Indonesian judges have rejected a plea to drop terrorism charges against hardline Muslim cleric Abu Bakar Bashir and ordered him to stand trial for his alleged involvement in attacks including the Bali bombings.
Defence lawyers had asked the court to drop the charges against the 66-year-old, saying he had been cleared last year of involvement in terrorism. But the judges told prosecutors to start presenting their witnesses next Thursday.
"The exception by the defense team had to be turned down because the court documents which had been presented by prosecutors were clear and concise enough," chief judge Sudarto told South Jakarta district court.
Bashir is accused of inciting followers to carry out the October 2002 Bali nightclub bombings in which 202 people died and of plotting last year's attack on the Jakarta Marriott hotel in which 12 were killed. If found guilty he faces a possible death sentence.
Foreign governments say Bashir led the Al-Qaeda-linked Jemaah Islamiyah terror group, which is blamed for the Bali and Marriott blasts, for a suicide bombing outside the Australian embassy in September and for a string of other attacks.
An Indonesian court last year cleared the cleric of leading the group, which seeks to create an Islamic fundamentalist state in Southeast Asia, but police say they have new evidence of his leadership role.
Judge Sudarto, dismissing another defence argument, said his court had the authority to try Bashir since the Marriott bombing occurred within its jurisdiction.
At the end of the hearing, Bashir said he had expected the ruling would go against him.
His lawyer Muhammad Assegaf told AFP the latest ruling was "baseless" since Bashir had been in detention when the Marriott bombing took place in August 2003.
"Where is the logic that a person under detention could be connected or even have any knowledge of a bombing attack that took place outside?" Assegaf said.
He described the current indictment as "a recycled one since it used old, baseless statements from witnesses from last year's trial." The cleric was arrested a week after the Bali blasts and has remained in detention ever since.
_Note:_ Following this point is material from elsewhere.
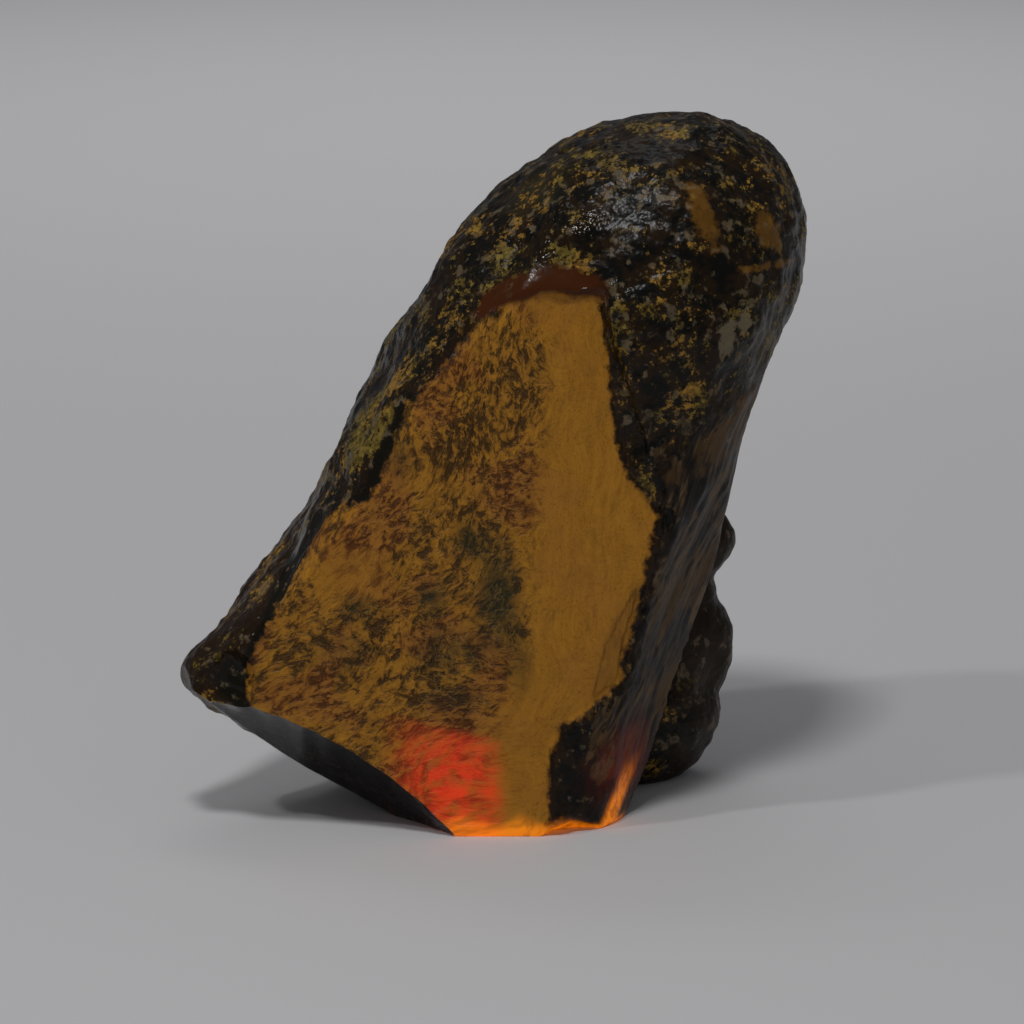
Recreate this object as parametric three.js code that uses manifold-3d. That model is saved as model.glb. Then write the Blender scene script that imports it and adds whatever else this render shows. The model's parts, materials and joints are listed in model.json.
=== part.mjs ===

Prosecutors have said in their indictment that he orchestrated the Marriott bombing from his cell.
Unlike previous court sessions, only about 20 supporters attended Thursday's hearing. "God is great!" they shouted when judges ordered the trial to go ahead.
Bashir has described the indictment as "legal fiction" and said he had nothing to gain from acts of terrorism since they would only fuel interference in Indonesia by Washington.
The firebrand cleric has also rejected claims that in April 2000 he visited a Jemaah Islamiyah training camp in the southern Philippines to convey messages from Osama bin Laden urging attacks on America and its allies.
Prosecutors say several members of the group who trained there went on to conduct terrorist acts.
Among them are Malaysian explosives experts Azahari Husin and Noordin Mohammad Top, who are being hunted as key suspects in the Bali and Marriott attacks and in the Australian embassy bombing which killed 11 people.
The trial is seen as a test of new president Susilo Bambang Yudhoyono's commitment to stamping out terrorism in the world's largest Muslim-populated country.